Beatrice Gertrude   b. 1895 Millbrook   d. 1964 St. Austell   Married Henry Hooper in Plymouth in 1917. Married Douglas P. Bennetto in St Austell in 1940.

Percy Redvers   b. 1900 Millbrook   d. 1936 Romsey

Winifred Grace (Minnie)   b. 1903 Millbrook   d. 1980 New Forest

Albert Edward   b. 1907 Millbrook   d. 1934 Southampton   Married Rose A. Fray in Eastleigh in 1932.

Cyril Jehu G.   b. 1910 Millbrook   d. 1979 Romsey   Married Dorothy K. Foot in Romsey in 1934.


James originally joined the Hampshire 3rd Battalion in 1906, but was transferred before the outbreak of war.

The 2nd Royal Dublin Fusiliers were in Gravesend in August 1914, under the 10th Brigade in the 4th Division.

They landed at Boulogne on 22 August 1914.

On 15 November 1915, the battalion was transferred to the 48th Brigade in the 16th (Irish) Division.


On 14 April 1918, the 2nd Battalion was reduced to cadre strength as the serving soldiers were transferred to the 1st Battalion.

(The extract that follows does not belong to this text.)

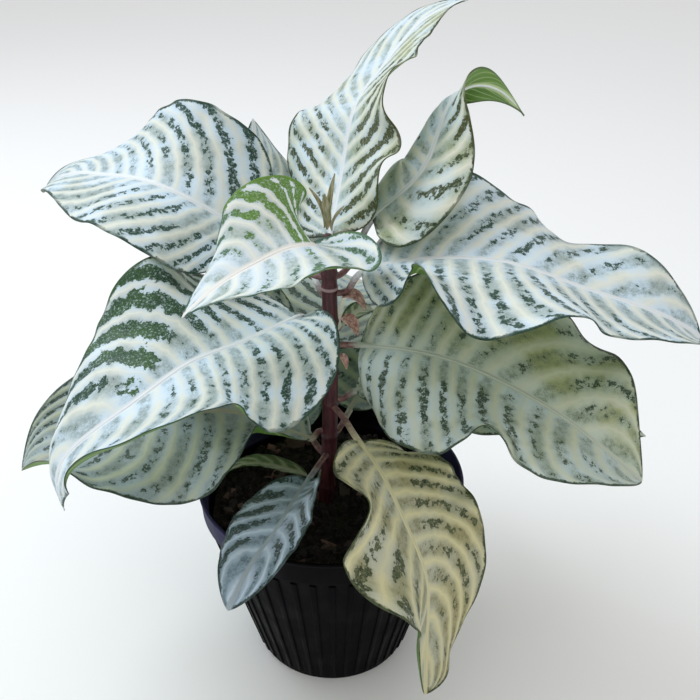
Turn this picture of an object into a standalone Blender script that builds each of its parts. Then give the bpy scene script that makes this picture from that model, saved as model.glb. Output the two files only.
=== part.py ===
# Potted zebra plant: a ribbed nursery pot, its soil, one stem with its growing tip, and the leaves.
# Metres, +Z up. The origin is the centre of the pot's underside, and the plant's front faces -Y.
import math
import random

import bmesh
import bpy
import numpy as np

# Pot
POT_HEIGHT = 0.116
RIM_RADIUS = 0.075
BASE_RADIUS = 0.045
NECK_RADIUS = 0.0715
NECK_HEIGHT = 0.101
WALL = 0.0014
FLOOR = 0.0018
RIB_COUNT = 44
RIB_DEPTH = 0.0011
RIB_BOTTOM = 0.004
RIB_TOP = 0.098
STEPS_PER_RIB = 3
DRAIN_COUNT = 6
DRAIN_RADIUS = 0.0045
DRAIN_CIRCLE = 0.030

# Soil
GAP = 0.0004
SOIL_HEIGHT = 0.0985
SOIL_SIDES = 38
CRUMB = 0.0013
CHIP_COUNT = 12
CHIP_SIZE = (0.011, 0.006, 0.006)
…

On the 6 June, the 2nd was reconstituted, by absorbing troops from the 7th Battalion.

On the 15 July the Battalion was transferred to the 149th Brigade in the 50th (Northumbrian) Division.


James almost certainly perished during the Battle of the Selle, which was part of The Last Hundred Days of WW1.

The Allies met surprisingly stiff resistance north-east of Cambrai, but the battle was all over by 26 October.


The cemetery extension was begun in September 1916 and contains 1754 Commonwealth burials.


James’ headstone reads: “ Our loss, God’s gain.”